Forex brokers, intermediaries between Forex traders and the Forex market, provide three types of lot size. These are the

  • Standard lot
  • Mini lot
  • Micro lot

This classification is based on the number of currency units in each lot. For example, the standard lot contains 100,000 units of the base currency. A mini lot has just 10,000 units of the base currency while a micro lot, on the other hand, has 1,000 units of it.

Why is the lot size important? It is because it influences your potential for profit or loss. When you trade a high lot size account, you stand a higher chance of making higher gains or losses. That is, the larger your lot size, the greater your potential for a significant profit or loss.  

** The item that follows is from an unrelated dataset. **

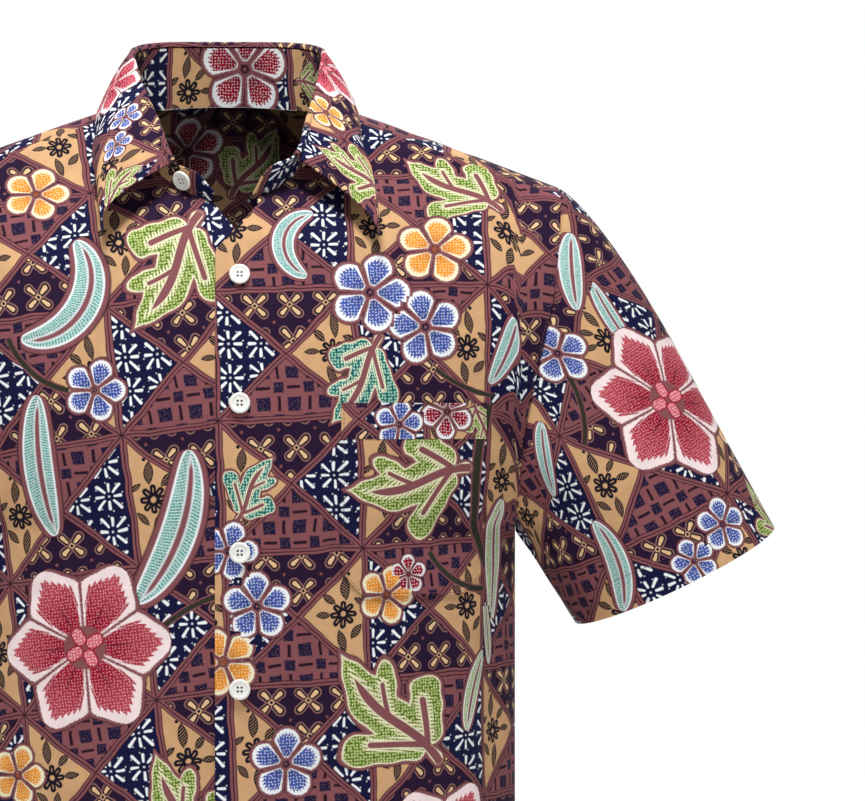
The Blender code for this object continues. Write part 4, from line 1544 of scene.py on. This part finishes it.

For example, in a standard lot, a change of 1 pip is equivalent to $10. For a mini lot, one pip is just $1.

Forex Trading Session

Although the Forex market is on for 24 hours, there are specific times of the day during which it is most active. In fact, these specific times have been grouped into the:

  • European,
  • Asian, and
  • The North  American sessions.

This categorisation explains why certain currency pairs are most traded during certain sessions.  For example, currency pairs based on the USD are expected to be most active during North American session.

Overview

There you go, the basics of Forex trading. Although the discourse here is not in any way, exhaustive, it is aimed to get you familiarised with the Forex market and its basic lingo. From here, you can take it up and get deeper into the technicalities. And trust us, we have a lot to teach.